### GIVEN INSTRUCTION
Return the material below in full and exactly.

══ MATERIAL PROVIDED

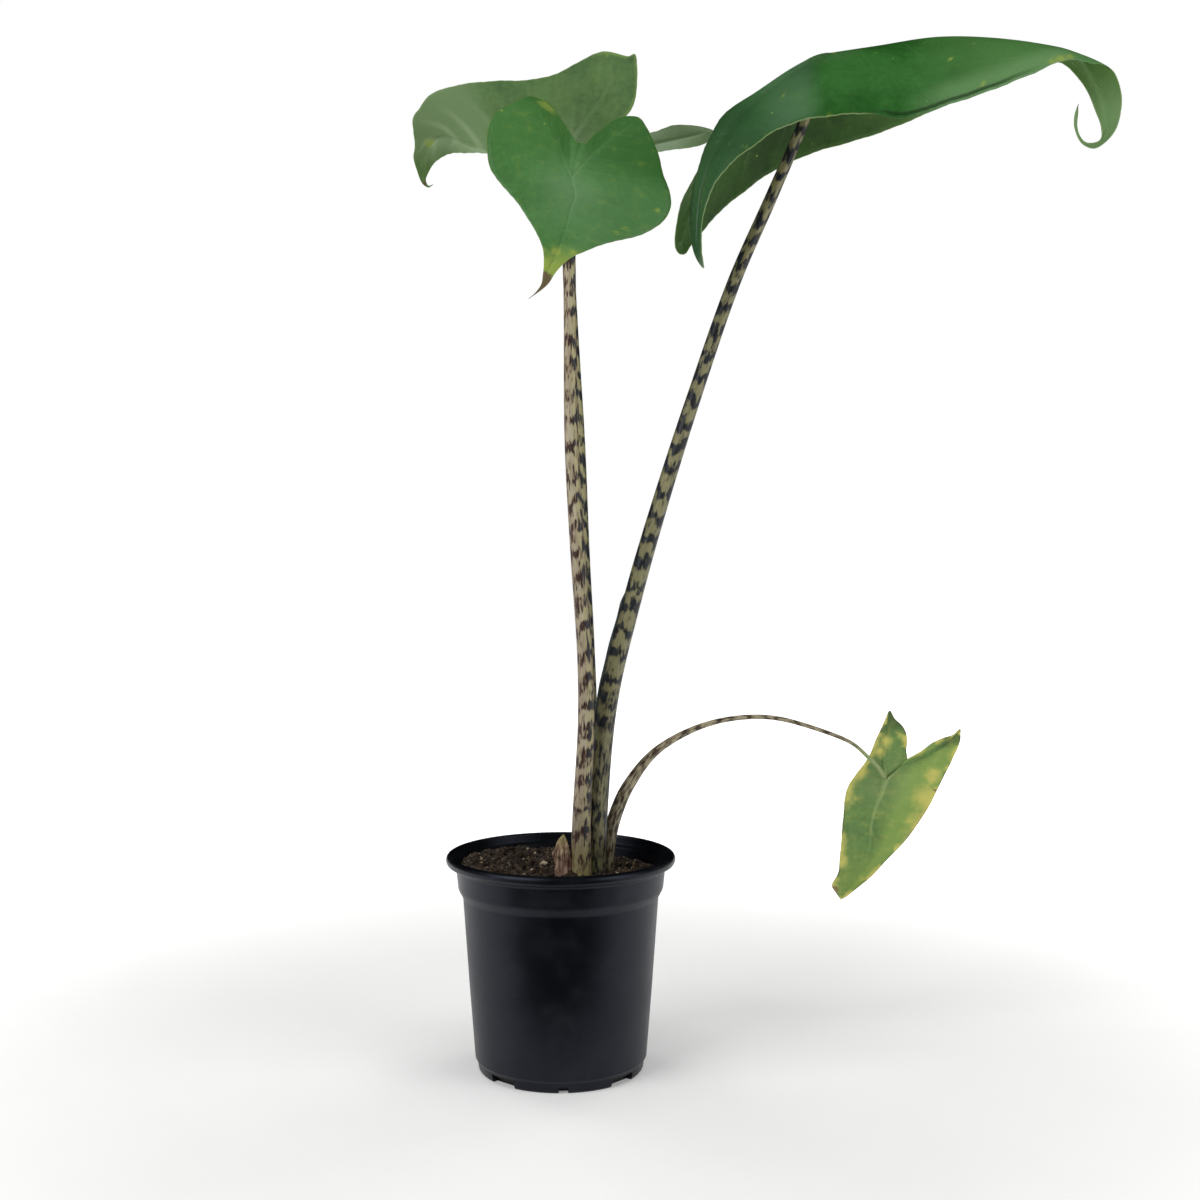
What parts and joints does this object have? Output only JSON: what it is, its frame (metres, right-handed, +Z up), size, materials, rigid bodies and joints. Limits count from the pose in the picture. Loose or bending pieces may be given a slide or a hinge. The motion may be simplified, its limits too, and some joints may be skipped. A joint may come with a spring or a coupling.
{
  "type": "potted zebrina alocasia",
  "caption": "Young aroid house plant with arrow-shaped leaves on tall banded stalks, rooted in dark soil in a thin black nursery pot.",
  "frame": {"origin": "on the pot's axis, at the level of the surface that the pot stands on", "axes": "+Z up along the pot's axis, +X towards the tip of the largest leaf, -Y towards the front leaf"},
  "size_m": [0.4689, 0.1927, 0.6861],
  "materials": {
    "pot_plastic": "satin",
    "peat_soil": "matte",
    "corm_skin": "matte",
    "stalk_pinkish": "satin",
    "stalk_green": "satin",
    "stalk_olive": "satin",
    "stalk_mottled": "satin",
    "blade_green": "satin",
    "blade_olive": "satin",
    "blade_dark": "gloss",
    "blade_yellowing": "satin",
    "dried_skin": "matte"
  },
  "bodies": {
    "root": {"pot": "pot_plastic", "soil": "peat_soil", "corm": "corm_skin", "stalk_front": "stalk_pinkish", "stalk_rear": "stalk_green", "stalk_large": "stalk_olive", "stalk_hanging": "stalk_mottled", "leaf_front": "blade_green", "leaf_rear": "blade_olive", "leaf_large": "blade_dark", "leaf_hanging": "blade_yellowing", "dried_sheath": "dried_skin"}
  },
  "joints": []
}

════

### COMPLETE OUTPUT
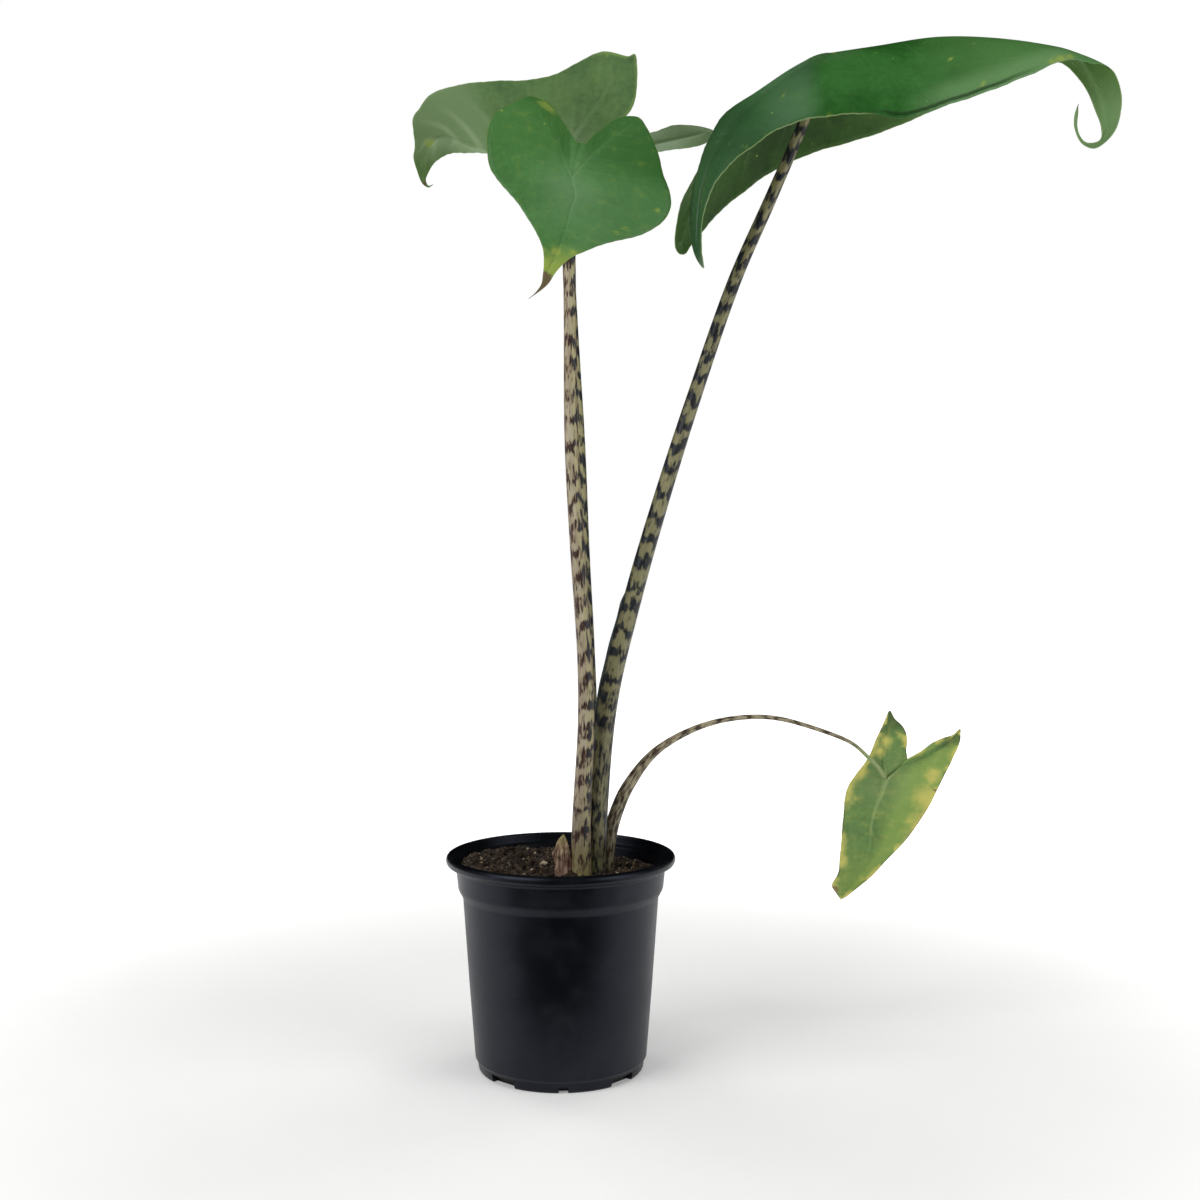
What parts and joints does this object have? Output only JSON: what it is, its frame (metres, right-handed, +Z up), size, materials, rigid bodies and joints. Limits count from the pose in the picture. Loose or bending pieces may be given a slide or a hinge. The motion may be simplified, its limits too, and some joints may be skipped. A joint may come with a spring or a coupling.
{
  "type": "potted zebrina alocasia",
  "caption": "Young aroid house plant with arrow-shaped leaves on tall banded stalks, rooted in dark soil in a thin black nursery pot.",
  "frame": {"origin": "on the pot's axis, at the level of the surface that the pot stands on", "axes": "+Z up along the pot's axis, +X towards the tip of the largest leaf, -Y towards the front leaf"},
  "size_m": [0.4689, 0.1927, 0.6861],
  "materials": {
    "pot_plastic": "satin",
    "peat_soil": "matte",
    "corm_skin": "matte",
    "stalk_pinkish": "satin",
    "stalk_green": "satin",
    "stalk_olive": "satin",
    "stalk_mottled": "satin",
    "blade_green": "satin",
    "blade_olive": "satin",
    "blade_dark": "gloss",
    "blade_yellowing": "satin",
    "dried_skin": "matte"
  },
  "bodies": {
    "root": {"pot": "pot_plastic", "soil": "peat_soil", "corm": "corm_skin", "stalk_front": "stalk_pinkish", "stalk_rear": "stalk_green", "stalk_large": "stalk_olive", "stalk_hanging": "stalk_mottled", "leaf_front": "blade_green", "leaf_rear": "blade_olive", "leaf_large": "blade_dark", "leaf_hanging": "blade_yellowing", "dried_sheath": "dried_skin"}
  },
  "joints": []
}